Given this disparity between those who agreed in favor of partial agreement suggests that there is room for improvement within the industry.
Reasons for BI success
The study delves further into BI initiatives level of success by trying to identify what exactly makes an initiative successful or unsuccessful. When companies were asked as to why their ventures had been successful some common answers emerged:
‘Senior management views BI as strategic’
‘Our organisation is stable’
‘We have an emphatic focus on critical opportunities and the requisite skills to deliver solutions’
For any BI project to be successful a strong justification for why a business requires BI must be established. The BI initiative must then be implemented strategically to address business problems. This process begins with the CEO and trickles down to all facets of the organisation.
Reasons for BI failure
While around 10% disagreed with the statement that ‘BI implementation was a success’, only 7% disagreed somewhat, hence we can infer that even in these minority cases some degree of value was obtained from the project.

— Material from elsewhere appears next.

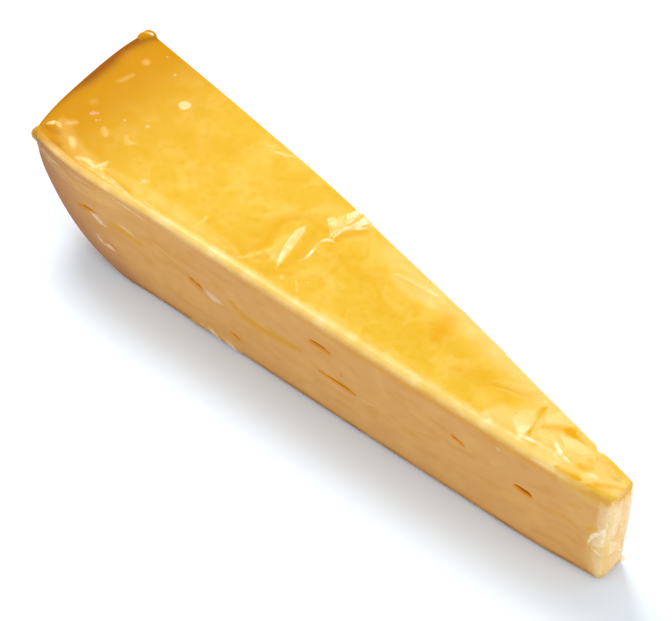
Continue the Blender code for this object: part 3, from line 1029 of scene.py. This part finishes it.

Many BI projects are flawed from the outset despite having the best intentions, which deems it imperative to asses your organisations readiness to implement BI. But why do BI initiatives fail? Lack of skills? Limited resources? Are just two reoccurring responses from the survey. Other responses typically included:
‘There is a lack of management understanding or appreciation of BI’
‘We have a predominant focus upon technology vs. solving business problems’
All too often organisations do not have an adequate foundation to support BI implementations, often succumbing to the rhetoric associated with BI before assessing the realities of its application. Without a cooperative environment and clear strategic focus, BI initiatives will be adopted slowly, ultimately leading to disbandment of the entire venture.